*Prompt*
The entries need to be copied exactly.

*Material supplied*
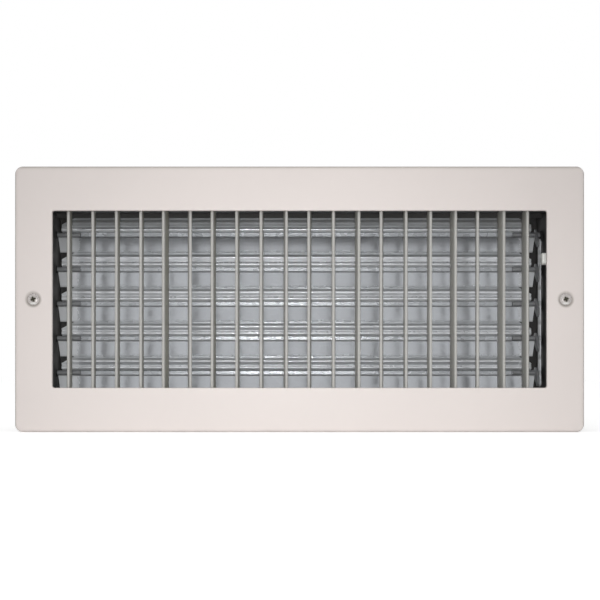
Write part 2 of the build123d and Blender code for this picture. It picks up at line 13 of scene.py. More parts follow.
import bmesh
import bpy
import numpy as np
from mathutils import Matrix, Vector


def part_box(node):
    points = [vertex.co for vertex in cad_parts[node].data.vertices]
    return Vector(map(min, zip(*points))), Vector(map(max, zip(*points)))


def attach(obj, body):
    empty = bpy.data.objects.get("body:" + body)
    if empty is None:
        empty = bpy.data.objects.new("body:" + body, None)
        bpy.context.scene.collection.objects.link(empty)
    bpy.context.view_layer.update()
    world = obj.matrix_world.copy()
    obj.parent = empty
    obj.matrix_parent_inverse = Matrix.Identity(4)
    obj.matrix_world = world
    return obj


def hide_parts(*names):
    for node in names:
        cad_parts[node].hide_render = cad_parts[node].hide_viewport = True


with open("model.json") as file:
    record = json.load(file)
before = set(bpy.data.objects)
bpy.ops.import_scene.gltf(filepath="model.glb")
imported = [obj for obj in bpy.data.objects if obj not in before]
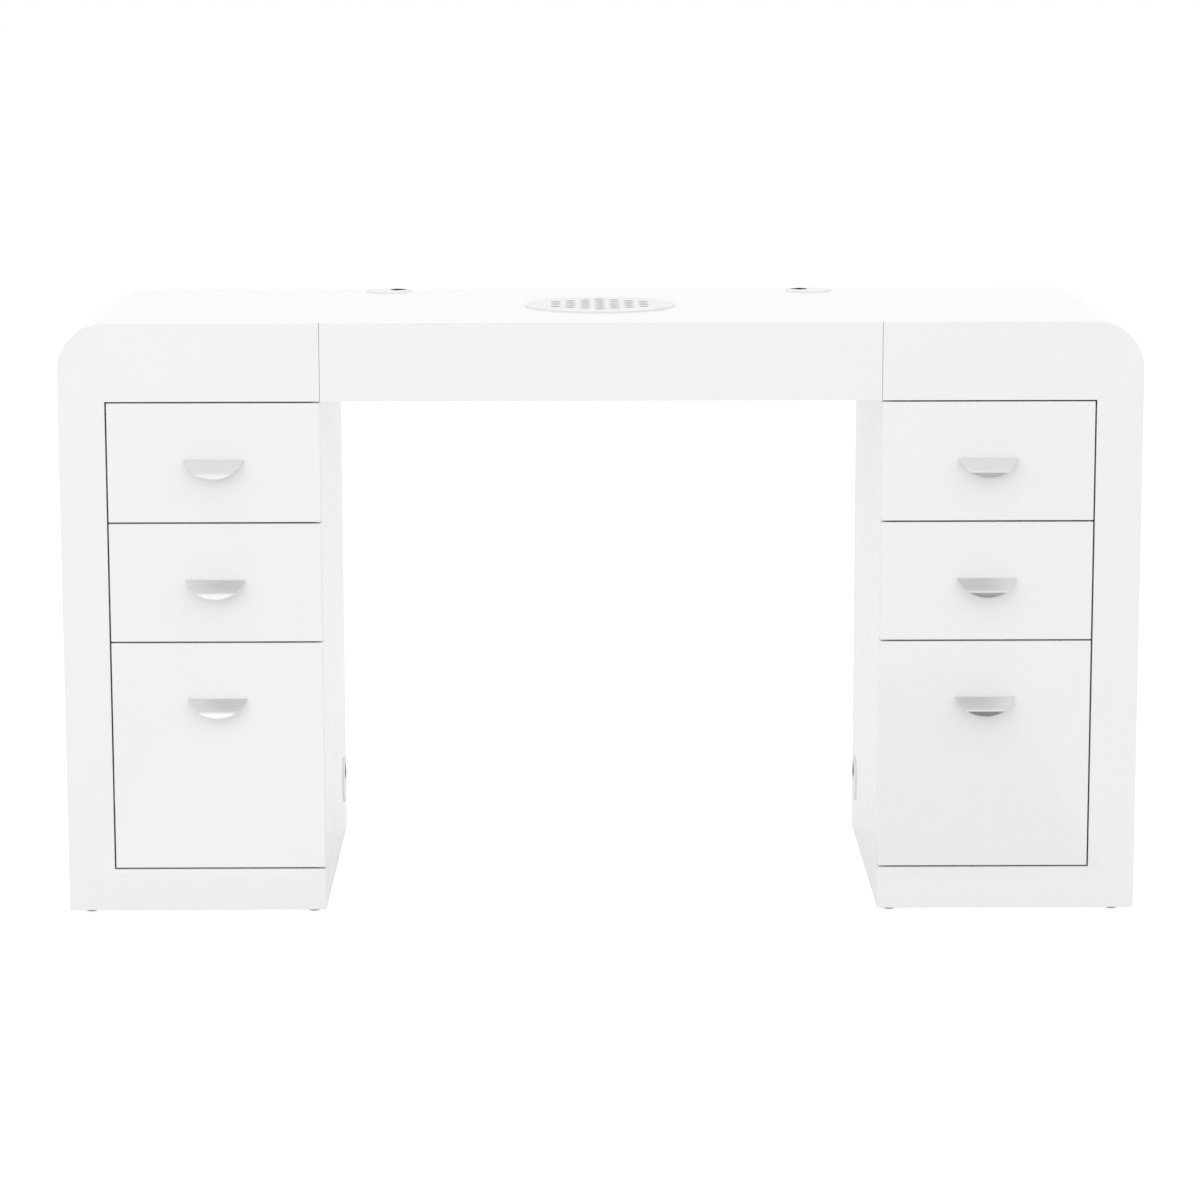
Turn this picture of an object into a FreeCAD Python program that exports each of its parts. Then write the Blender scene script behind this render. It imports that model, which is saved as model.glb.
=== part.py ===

*Output for this exercise*
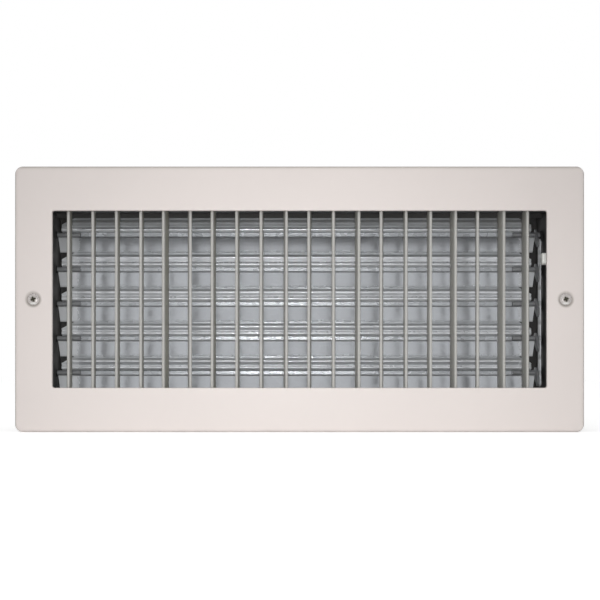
Write part 2 of the build123d and Blender code for this picture. It picks up at line 13 of scene.py. More parts follow.
import bmesh
import bpy
import numpy as np
from mathutils import Matrix, Vector


def part_box(node):
    points = [vertex.co for vertex in cad_parts[node].data.vertices]
    return Vector(map(min, zip(*points))), Vector(map(max, zip(*points)))


def attach(obj, body):
    empty = bpy.data.objects.get("body:" + body)
    if empty is None:
        empty = bpy.data.objects.new("body:" + body, None)
        bpy.context.scene.collection.objects.link(empty)
    bpy.context.view_layer.update()
    world = obj.matrix_world.copy()
    obj.parent = empty
    obj.matrix_parent_inverse = Matrix.Identity(4)
    obj.matrix_world = world
    return obj


def hide_parts(*names):
    for node in names:
        cad_parts[node].hide_render = cad_parts[node].hide_viewport = True


with open("model.json") as file:
    record = json.load(file)
before = set(bpy.data.objects)
bpy.ops.import_scene.gltf(filepath="model.glb")
imported = [obj for obj in bpy.data.objects if obj not in before]
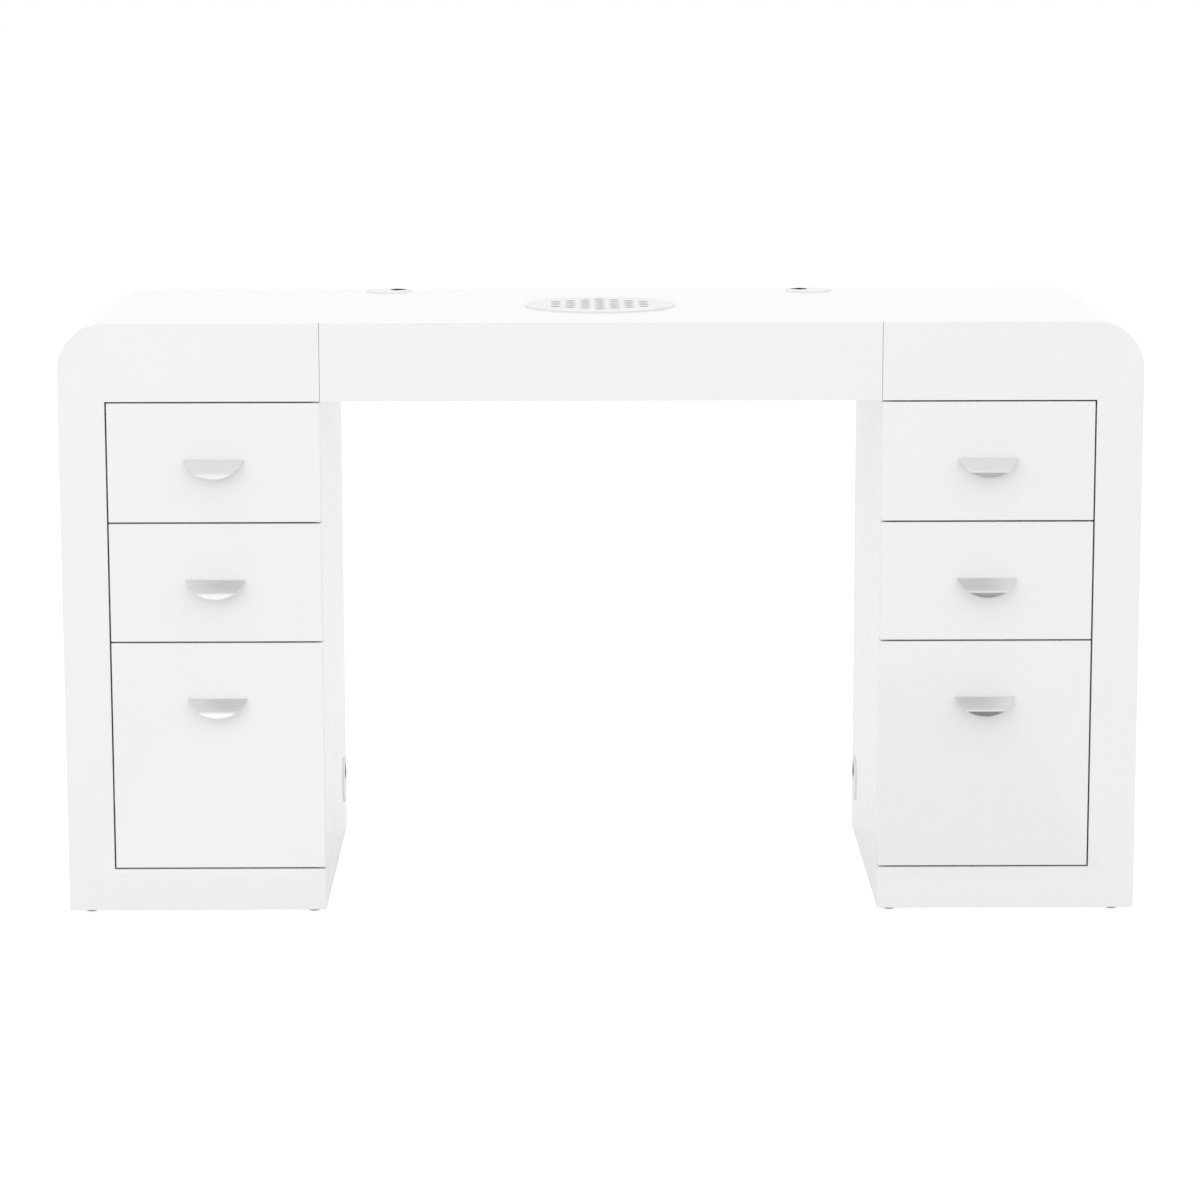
Turn this picture of an object into a FreeCAD Python program that exports each of its parts. Then write the Blender scene script behind this render. It imports that model, which is saved as model.glb.
=== part.py ===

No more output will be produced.